Ramize Gjebrea (April 20, 1923 – March 6, 1944, nom de guerre Ramona) was an Albanian World War II partisan, accused of alleged immoral behavior by a martial court, and executed by a firing squad in the village of Ramicë, Vlorë.

==Biography==
Gjebrea was born on April 20, 1923, in the city of Gjirokastër to a father from the well-known local Gjebrea family, which makes her related to Ardit Gjebrea and a mother from Kaçanik, Kosovo. She had gone to the Mother Queen Women's Institute, where she had studied along with Nexhmije Hoxha, and Liri Belishova. She later was arrested in 1942, but freed for lack of proof, and subsequently joined the National Liberation Movement, first as a youth secretary of Berat, and then as commanding staff of the 5th Attacking Brigade.
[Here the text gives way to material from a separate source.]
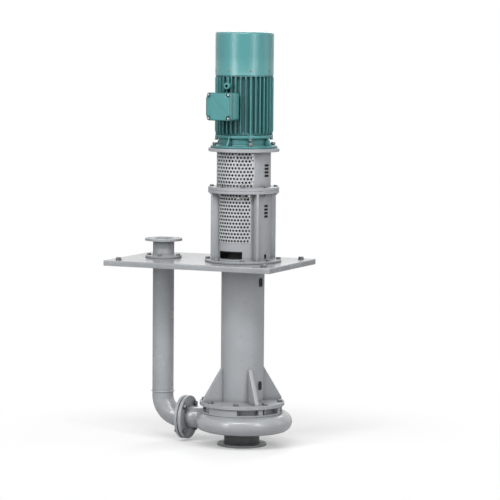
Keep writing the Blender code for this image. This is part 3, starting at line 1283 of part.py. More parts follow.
def make_motor_frame():
    """The finned motor frame, with the pad for the terminal box and the lifting boss above it."""
    loops = [frame_outline(), circle(FRAME_BORE_RADIUS, WIDE_STEPS)]
    frame = flat("motor_frame", loops, FRAME_TALL, shift(0, 0, FRAME_FOOT_Z))
    sunk = FRAME_BORE_RADIUS + (FRAME_ROOT_RADIUS - FRAME_BORE_RADIUS) / 2
    pad_loop = rounded_rectangle(PAD_WIDE, PAD_TALL, BOX_CORNER / 2, 2)
    pad = flat("box_pad", [pad_loop], BOX_BACK - SEAT_GAP - sunk, facing(MOTOR_TURN, sunk, BOX_Z))
    base = facing(MOTOR_TURN, sunk, BOSS_Z)
    boss = disc("lifting_boss", BOSS_RADIUS, 0, BOSS_REACH - sunk, MID_STEPS, base)
    hole = disc(
        "lifting_hole", BOSS_HOLE_RADIUS, 0, BOSS_REACH, BOLT_STEPS,
        facing(MOTOR_TURN, BOSS_REACH - BOSS_HOLE_DEEP, BOSS_Z),
    )
    chamfer_foot = FRAME_FOOT_Z - FIN_FOOT_CHAMFER / 2
    chamfer_top = FRAME_FOOT_Z + 3 * FIN_FOOT_CHAMFER / 2
    chamfer = turned("fin_foot_chamfer", [
        (FIN_TIP_RADIUS + 2 * THROUGH, chamfer_top),
        (FIN_TIP_RADIUS + 2 * THROUGH, chamfer_foot),
        (FIN_TIP_RADIUS - FIN_FOOT_CHAMFER, chamfer_foot),
        (FIN_TIP_RADIUS + FIN_FOOT_CHAMFER / 3, chamfer_top),
    ], ring=True)
    notch = tube(
        "fin_head_notch", FIN_TIP_RADIUS + THROUGH, FIN_TIP_RADIUS - FIN_HEAD_NOTCH / 2,
        FRAME_TOP_Z - FIN_HEAD_NOTCH, FRAME_TOP_Z + THROUGH,
    )
    cut(frame, chamfer, notch)
    join(frame, pad, boss)
    part(cut(frame, hole), MATERIALS["teal_paint"])


def make_terminal_box():
    """The terminal box on its pad: an open box, its lid and the terminal block inside."""
    box_loop = rounded_rectangle(BOX_WIDE, BOX_TALL, BOX_CORNER)
    box = flat("terminal_box", [box_loop], BOX_DEEP, facing(MOTOR_TURN, BOX_BACK, BOX_Z))
    hollow_loop = rounded_rectangle(BOX_WIDE - 2 * BOX_WALL, BOX_TALL - 2 * BOX_WALL, BOX_CORNER - BOX_WALL)
    hollow = flat("box_hollow", [hollow_loop], BOX_DEEP, facing(MOTOR_TURN, BOX_BACK + BOX_WALL, BOX_Z))
    part(cut(box, hollow), MATERIALS["teal_paint"])
    lid_loop = rounded_rectangle(BOX_WIDE + 2 * LID_OVERHANG, BOX_TALL + 2 * LID_OVERHANG, BOX_CORNER)
    lid_seat = facing(MOTOR_TURN, BOX_BACK + BOX_DEEP + SEAT_GAP, BOX_Z)
    part(flat("terminal_box_lid", [lid_loop], BOX_LID_THICK, lid_seat), MATERIALS["teal_paint"])
    block_loop = rounded_rectangle(BLOCK_WIDE, BLOCK_TALL, BLOCK_CORNER, 1)
    block_seat = facing(MOTOR_TURN, BOX_BACK + BOX_WALL + SEAT_GAP, BOX_Z)
    part(flat("terminal_block", [block_loop], BLOCK_THICK, block_seat), MATERIALS["dark_plastic"])


def make_stator():
    """The stator core in the frame's bore and its two winding heads."""
    outer = FRAME_BORE_RADIUS - 2 * SEAT_GAP
    top = CORE_FOOT_Z + CORE_TALL
    part(tube("stator_core", outer, STATOR_BORE_RADIUS, CORE_FOOT_Z, top), MATERIALS["steel"])
    inner = STATOR_BORE_RADIUS + 2 * RUNNING_GAP
    head = outer - WINDING_INSET
    drive_foot = CORE_FOOT_Z - SEAT_GAP - WINDING_TALL
    for name, foot in (("drive_winding_head", drive_foot), ("fan_winding_head", top + SEAT_GAP)):
        part(tube(name, head, inner, foot, foot + WINDING_TALL, MID_STEPS), MATERIALS["copper"])


def make_fan_endshield():
    """The upper endshield under the cowl: a disc with the bearing seat and eight lugs that hold the cowl."""
    foot = FRAME_TOP_Z + SEAT_GAP
    lug_foot = COWL_FOOT_Z + COWL_LUG_LIFT
    lug_top = lug_foot + COWL_LUG_TALL
    reach = COWL_RADIUS - COWL_WALL - SEAT_GAP
    bearing_top = foot + FAN_BEARING_TALL + SEAT_GAP
    shaft_bore = bore_for(FAN_SHAFT_RADIUS, WIDE_STEPS)
    shield = turned("fan_endshield", [
        (reach, lug_top),
        (reach, lug_foot),
        (FRAME_ROOT_RADIUS, lug_foot - THROUGH),
        (FRAME_ROOT_RADIUS, foot),
        (FAN_BEARING_RADIUS, foot),
        (FAN_BEARING_RADIUS, bearing_top),
        (shaft_bore, bearing_top),
        (shaft_bore, lug_top),
    ], ring=True)
    pitch = 2 * math.pi / COWL_LUGS
    tools = [
        sector(
            f"cowl_air_gap_{i + 1}", FRAME_ROOT_RADIUS, COWL_RADIUS + THROUGH, foot - THROUGH,
            lug_top - foot + 2 * THROUGH, MOTOR_TURN + i * pitch + COWL_LUG_WIDTH / 2, pitch - COWL_LUG_WIDTH, 3,
        )
        for i in range(COWL_LUGS)
    ]
    part(cut(shield, *tools), MATERIALS["teal_paint"])
    bearing = tube(
        "fan_bearing", FAN_BEARING_RADIUS - SEAT_GAP, bore_for(FAN_SHAFT_RADIUS, MID_STEPS, SEAT_GAP), foot,
        foot + FAN_BEARING_TALL, MID_STEPS,
    )
    part(bearing, MATERIALS["steel"])


def make_fan_cowl():
    """The drawn cowl over the fan, with a rolled lip at its foot and an air-inlet grille in its top."""
    inner = COWL_RADIUS - COWL_WALL
    middle = (COWL_RADIUS - COWL_CORNER, COWL_TOP_Z - COWL_CORNER)
    corner = [
        (middle[0] + y, middle[1] + x) for x, y in arc(COWL_CORNER, 0, math.pi / 2, COWL_CORNER_STEPS)
    ]
    inner_corner = [
        (middle[0] + x, middle[1] + y)
        for x, y in arc(COWL_CORNER - COWL_WALL, 0, math.pi / 2, COWL_CORNER_STEPS)
    ]
    lip = [
        (COWL_RADIUS, COWL_FOOT_Z + COWL_LIP_TALL + COWL_LIP),
        (COWL_RADIUS + COWL_LIP, COWL_FOOT_Z + COWL_LIP_TALL),
        (COWL_RADIUS + COWL_LIP, COWL_FOOT_Z),
        (inner, COWL_FOOT_Z),
    ]
    cowl = turned("fan_cowl", [(0, COWL_TOP_Z)] + corner + lip + inner_corner + [(0, COWL_TOP_Z - COWL_WALL)])
    tools = []
    for ring in range(GRILLE_RINGS):
        reach = GRILLE_FIRST_RADIUS + ring * GRILLE_PITCH
        spoke = GRILLE_SPOKE_WIDTH / reach
        for i in range(GRILLE_SPOKES):
            start = 2 * math.pi * i / GRILLE_SPOKES + spoke / 2
            tools.append(sector(
                f"grille_slot_{ring}_{i}", reach - GRILLE_SLOT / 2, reach + GRILLE_SLOT / 2,
                COWL_TOP_Z - COWL_WALL - THROUGH, 2 * THROUGH + COWL_WALL, start,
                2 * math.pi / GRILLE_SPOKES - spoke, 3,
            ))
    part(cut(cowl, *tools), MATERIALS["teal_paint"])


def make_motor_rotor(axis):
    """The motor shaft with its rotor core, cooling fan and coupling half."""
    bearing_foot = MOTOR_FACE_Z + MOTOR_FLANGE_THICK
    drive_shoulder = bearing_foot + MOTOR_BEARING_TALL + SEAT_GAP
    fan_shoulder = FRAME_TOP_Z
    end = COUPLING_TOP_Z - MOTOR_SHAFT_GRIP
    top = FAN_FOOT_Z + FAN_TALL + THROUGH
    shaft = turned("motor_shaft", [
        (0, top),
        (FAN_SHAFT_RADIUS, top),
        (FAN_SHAFT_RADIUS, fan_shoulder),
        (ROTOR_SHAFT_RADIUS, fan_shoulder),
        (ROTOR_SHAFT_RADIUS, drive_shoulder),
        (MOTOR_SHAFT_RADIUS, drive_shoulder),
        (MOTOR_SHAFT_RADIUS, end),
        (0, end),
    ], MID_STEPS)
    part(shaft, MATERIALS["steel"], axis)
    core_bore = ROTOR_SHAFT_RADIUS + SEAT_GAP
    core = tube("rotor_core", ROTOR_RADIUS, core_bore, CORE_FOOT_Z, CORE_FOOT_Z + CORE_TALL, MID_STEPS)
    part(core, MATERIALS["steel"], axis)
    face = SPIDER_Z + SPIDER_THICK / 2 + SEAT_GAP
    bore = MOTOR_SHAFT_RADIUS + SEAT_GAP
    half = coupling_half("motor_coupling_half", bore, COUPLING_TOP_Z, face, -1, math.pi / JAWS)
    part(half, MATERIALS["dark_iron"], axis)

    back = FAN_FOOT_Z + 2 * FAN_BLADE_THICK
    fan = turned("cooling_fan", [
        (FAN_HUB_RADIUS, FAN_FOOT_Z + FAN_TALL),
        (FAN_HUB_RADIUS, back),
        (FAN_RADIUS - THROUGH, back),
        (FAN_RADIUS - THROUGH, FAN_FOOT_Z),
        (FAN_SHAFT_RADIUS + SEAT_GAP, FAN_FOOT_Z),
        (FAN_SHAFT_RADIUS + SEAT_GAP, FAN_FOOT_Z + FAN_TALL),
    ], MID_STEPS, ring=True)
    half_blade = FAN_BLADE_THICK / 2
    loop = [
        (FAN_HUB_RADIUS - THROUGH, -half_blade), (FAN_RADIUS, -half_blade),
        (FAN_RADIUS, half_blade), (FAN_HUB_RADIUS - THROUGH, half_blade),
    ]
    for i in range(FAN_BLADES):
        frame = spin(2 * math.pi * i / FAN_BLADES) @ shift(0, 0, FAN_FOOT_Z + FAN_BLADE_THICK)
        join(fan, flat(f"fan_blade_{i + 1}", [loop], FAN_TALL - 2 * FAN_BLADE_THICK, frame))
    part(fan, MATERIALS["dark_plastic"], axis)


def joint_axis(name, height):
    """An empty on the shaft axis that a rotor's pieces hang from."""
    empty = bpy.data.objects.new(name, None)
    empty.empty_display_size = 0.1
    PARTS.objects.link(empty)
    empty.location = (0, 0, height)
    return empty


def make_materials():
    return {
        "grey_paint": principled("grey_paint", (0.36, 0.38, 0.40), 0.35, 0.0),
        "pale_plate": principled("pale_plate", (0.50, 0.51, 0.52), 0.30, 0.1),
        "teal_paint": principled("teal_paint", (0.10, 0.34, 0.34), 0.40, 0.0),
        "dark_iron": principled("dark_iron", (0.10, 0.10, 0.11), 0.55, 0.6),
        "zinc": principled("zinc", (0.45, 0.46, 0.47), 0.35, 0.9),
        "steel": principled("steel", (0.55, 0.56, 0.57), 0.30, 1.0),
        "copper": principled("copper", (0.45, 0.20, 0.10), 0.45, 0.8),
        "rubber": principled("rubber", (0.03, 0.03, 0.03), 0.70, 0.0),
        "spider_rubber": principled("spider_rubber", (0.45, 0.08, 0.05), 0.60, 0.0),
        "dark_plastic": principled("dark_plastic", (0.05, 0.05, 0.06), 0.55, 0.0),
    }


clear_scene()
PARTS = new_collection("slurry_pump")
CUTTERS = new_collection("cutters")
MATERIALS = make_materials()
make_suction_cover()
make_volute_casing()
make_casing_cover()
make_shaft_seal()
make_column()
make_casing_bolts()
make_base_plate()
make_discharge_line()
make_lower_lantern()
make_upper_lantern()
make_bearing_housing()
make_pump_rotor(joint_axis("pump_rotor_axis", LOWER_BEARING_Z))
make_drive_endshield()
make_motor_frame()
make_terminal_box()
make_stator()
make_fan_endshield()
make_fan_cowl()
make_motor_rotor(joint_axis("motor_rotor_axis", MOTOR_FACE_Z))
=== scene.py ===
"""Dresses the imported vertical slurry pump: castings and weldments in grey paint, a finned motor in teal.

Lengths are in metres. The shaft axis is X = Y = 0 and z = 0 is the face of the suction flange. Angles are in
degrees about the shaft, measured from +X and counter-clockwise from above. Every surface is worked out as
arrays: a profile turned about an axis, an outline raised with rounded edges, a round section carried along a
path, or a sheet of cells.
"""

import json
import math

import bmesh
import bpy
import numpy as np
from mathutils import Matrix, Vector


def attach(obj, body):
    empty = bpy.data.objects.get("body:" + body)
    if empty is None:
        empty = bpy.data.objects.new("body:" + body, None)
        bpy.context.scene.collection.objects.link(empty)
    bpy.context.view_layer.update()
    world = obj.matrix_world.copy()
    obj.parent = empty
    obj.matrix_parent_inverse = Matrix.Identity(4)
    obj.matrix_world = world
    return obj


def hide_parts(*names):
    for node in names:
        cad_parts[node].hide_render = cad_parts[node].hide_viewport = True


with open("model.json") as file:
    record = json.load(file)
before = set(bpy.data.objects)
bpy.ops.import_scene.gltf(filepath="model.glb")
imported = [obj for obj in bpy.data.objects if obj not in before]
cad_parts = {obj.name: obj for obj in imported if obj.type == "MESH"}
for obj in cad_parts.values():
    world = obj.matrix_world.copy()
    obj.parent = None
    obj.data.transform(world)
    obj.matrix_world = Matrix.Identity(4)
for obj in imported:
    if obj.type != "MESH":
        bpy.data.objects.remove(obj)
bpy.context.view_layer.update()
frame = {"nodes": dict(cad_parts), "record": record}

TAU = 2 * math.pi
NODES = frame["nodes"]
MAT = {}
HOLE_RIM = np.radians(-135 + 22.5 * np.arange(16))
UP = (0, 0, 1)
MID_GREY = (0.5, 0.5, 0.5, 1)

# Measures that several pieces share
LINE_Z = 0.127
RISER_X = -0.467
PIPE_RADIUS = 0.0571
PIPE_BORE = 0.0511
LINE_FLANGE = 0.1155
LINE_CIRCLE = 0.0935
COLUMN_RADIUS = 0.114
VENT_ANGLE = -8
PLATE_FOOT_Z = 0.951
PLATE_TOP_Z = 0.980
TUBE_RADIUS = 0.1425
GUARD_RADIUS = 0.1443
RING_RADIUS = 0.187
RING_BORE = 0.1365
MOTOR_FRONT = -98
BOX_Z = 1.801
LUG_ANGLE = 37
FINS = 36
FIN_PITCH = 10


# Shapes as arrays of points and lists of faces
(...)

===Investigation for immoral behavior, trial and death===
On February 16, 1944 an investigation for immoral behavior and breach of the partisan morals took place in Ramicë, Vlorë. According to the verbals of the investigation, partisan Zaho Koka, a former shephard, and Gjebrea admitted only to having kissed and fondled one another, whereas Ramadan Xhangolli, envoy of the Central Committee of the Communist Party of Albania, accused them of having had intercourse. Zaho Koka claimed that he didn't know that at the time of the facts Gjebrea was the fiancée of Nako Spiru. On March 4, 1944 the court condemned Gjebrea to death, but pardoned Koka, although it demoted him within the Party. Gjebrea was executed two days later on March 6, 1944, in front of 400 partisans of the 5th Attacking Brigade. All three partisans—two male and one female—shot their first bullet into the air. At that point Gjebrea yelled at them "Don't shoot me on the back. I expect your bullets to be different. Shoot at me!", at which point they shot at her, and Gjebrea fell, dead.

Liri Belishova, who later became the wife of Nako Spiru, witnessed in a 2010 interview that the martial court followed the order by Enver Hoxha to execute Gjebrea. According to Belishova, the order of Hoxha was based on recommendations of Dusan Mugosa, envoy of Josip Broz Tito to assist the Albanian National Liberation Movement. She also said that Gjebrea had an intelligence and eloquence that was unmatched by other Albanian women involved in the National Liberation Army, and that before joining the National Liberation Army she had been the only woman to participate in the actions of the city guerillas.

In December 2013, "Shqiptarja" magazine published for the first time the personal diary of Gjebrea.